The average guy on the street knows Rolex or Cartier. They know “gold watches”. They know that’s “rich, hauty tauty stuff”. The average guy on the street will look at a Viper and go ‘damn, that’s a flash, fast car!”
But the average dude on the street may see a BMW M5 go by and think “hrmm, yet another Bimmer… some spoiled kid… yeah, the car’s expensive, but not by too much.” They have absolutely no clue that under that hood lies one of the world’s fastest and most advanced sports cars made, and one of the more expensive production model cars you can buy.
And the same holds true for the Omega Seamaster… that was the appeal to me. It was a top of the breed wristwatch with certifications and credentials, but the average joe doesn’t have a clue. And I like it that way… stealth precision and excellence. The best of the best (within reason), and no one except for a few cognoscenti know the difference.

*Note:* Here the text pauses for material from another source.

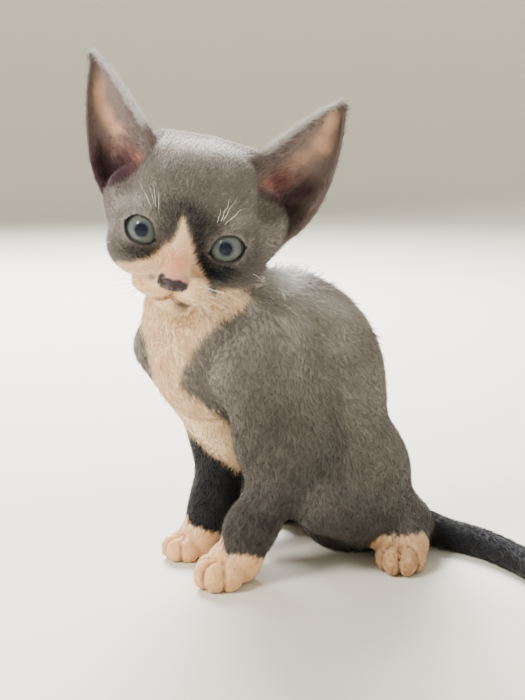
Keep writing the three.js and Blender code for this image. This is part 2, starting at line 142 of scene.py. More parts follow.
@dataclass(frozen=True)
class Limb:
    """A form between two round ends, which may have different radii."""

    start: Triple
    end: Triple
    start_radius: float
    end_radius: float

    def distance(self, points: Array) -> Array:
        """Measures points against the limb.

        Args:
            points: places in millimetres.

        Returns:
            Distances to its surface, less than zero inside.
        """
        axis = np.asarray(self.end, float) - np.asarray(self.start, float)
        length2 = float(axis @ axis)
        taper = self.start_radius - self.end_radius
        flat2 = length2 - taper * taper
        out = points - np.asarray(self.start)
        along = out @ axis
        rest = along - length2
        side2 = ((out * length2 - along[:, None] * axis) ** 2).sum(1)
        end2 = rest * rest * length2
        start2 = along * along * length2
        k = math.copysign(1.0, taper) * taper * taper * side2
        at_end = np.sqrt(side2 + end2) / length2 - self.end_radius
        at_start = np.sqrt(side2 + start2) / length2 - self.start_radius
        between = (np.sqrt(side2 * flat2 / length2) + along * taper) / length2 - self.start_radius
        ended = np.sign(rest) * flat2 * end2 > k
        started = np.sign(along) * flat2 * start2 < k
        return np.where(ended, at_end, np.where(started, at_start, between))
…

Call it the superhero’s secret identity complex (no, I’m not the superhero – the watch is, or the car is).
That was the ultimate appeal to me – that I had a little secret on my wrist (or under my butt as I drive), but I knew I had the best of the best. Kinda like a reverse status symbol.

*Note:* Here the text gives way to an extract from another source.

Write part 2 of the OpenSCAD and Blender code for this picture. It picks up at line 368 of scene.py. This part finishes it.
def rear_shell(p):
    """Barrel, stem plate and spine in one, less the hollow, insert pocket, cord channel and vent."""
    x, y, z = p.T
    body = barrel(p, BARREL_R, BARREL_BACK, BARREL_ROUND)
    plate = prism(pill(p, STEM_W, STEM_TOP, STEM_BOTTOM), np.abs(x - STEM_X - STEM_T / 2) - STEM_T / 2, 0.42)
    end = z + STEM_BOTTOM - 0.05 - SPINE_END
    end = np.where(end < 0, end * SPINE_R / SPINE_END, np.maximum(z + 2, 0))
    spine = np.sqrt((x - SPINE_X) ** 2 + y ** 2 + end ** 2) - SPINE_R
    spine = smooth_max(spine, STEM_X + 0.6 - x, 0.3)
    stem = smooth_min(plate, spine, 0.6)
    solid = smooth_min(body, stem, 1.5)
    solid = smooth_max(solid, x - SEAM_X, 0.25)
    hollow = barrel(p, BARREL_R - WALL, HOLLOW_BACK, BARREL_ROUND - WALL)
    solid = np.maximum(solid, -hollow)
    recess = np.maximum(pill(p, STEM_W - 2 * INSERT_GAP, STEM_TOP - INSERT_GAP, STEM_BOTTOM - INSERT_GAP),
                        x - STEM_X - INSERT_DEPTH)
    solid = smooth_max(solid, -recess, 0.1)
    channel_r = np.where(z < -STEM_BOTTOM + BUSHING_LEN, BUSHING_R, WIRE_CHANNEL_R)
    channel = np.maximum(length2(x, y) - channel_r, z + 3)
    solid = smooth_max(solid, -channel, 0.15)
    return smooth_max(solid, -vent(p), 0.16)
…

What’s to like, if no one knows what it is?
Well, there’s plenty.
First, you get a serious piece of precision, micro instrumentation that is really a miracle of miniaturization and exacting design. For the watch to keep time as it does, it’s just amazing… but I’ll cover that more in my detailed review.
You also get a refined piece of versatile jewelry. I don’t wear any jewelry except for, you guessed it – watches. This watch goes well with almost any clothing style or circumstance. I could wear this with ripped shorts and a baggy polo shirt at a barbeque, or with a 3 piece suit at a wedding.
Third, you’re getting a piece of jewelry that ain’t gaudy. Yes, this ties in with the previous two, but for me, nothing is less appealing than a flashy gold watch. Even though I love titanium in most things, I don’t like it in watches – it’s too obvious a statement.
Fourth, you get precision and exacting build on the outside of the watch. There’s heaps of tiny, almost unnoticeable refinements and design tweaks built into this watch that you have to be told about to be conscious of (but you already know about them subconsciously because of how the watch may feel or be to use). Add to that the exacting detail in the outer build.
Fifth – with a bracelet as complex as the Seamaster Professional one is, you’d expect hair snags all the time. Never, ever happens. It’s a design thing. Every other watch I’ve owned, save the Seiko Kinetic Auto Relay, has snagged my wrist hair. Not this one.
Sixth – it’s heavy, but not too heavy. Yes, 150 grams may be a lot, but that’s for the mens’ large version. The medium size is 130 grams, and the woman’s Seamaster is around 95 grams. (30mm case width). I find that 150 grams is the perfect “maximum” weight.
Sixth, you never know when you might end up 300 meters below the sea in a helium enviro… if that happens, this is the watch for you.
The Jeanette Factor
I’d be lying or hiding something if I didn’t talk about this for a moment.
Jeanette owns a Seamaster. It’s a 1980s dressy version, probably a 30m water resistant one, but also a rare one her grandmother gave her.
I saw my first Mens’ Seamaster before Jeanette and I were seriously dating. When we started going out, and she got the watch, I always secretly thought it was very cool that Jeanette was wearing a watch from the same family of watches that one day I would own… even if hers is a quartz model 🙂
I was also a bit jealous that she owned one, and I did not. Not enough that I’d ever talk about it, but it definitely was one of the factors in me wanting one.
Her watch runs extremely well to this day, and she wears it to this day; the watch’s cosmetics are still in excellent shape. What’s really scary is how tiny it is compared to my Seamaster Professional.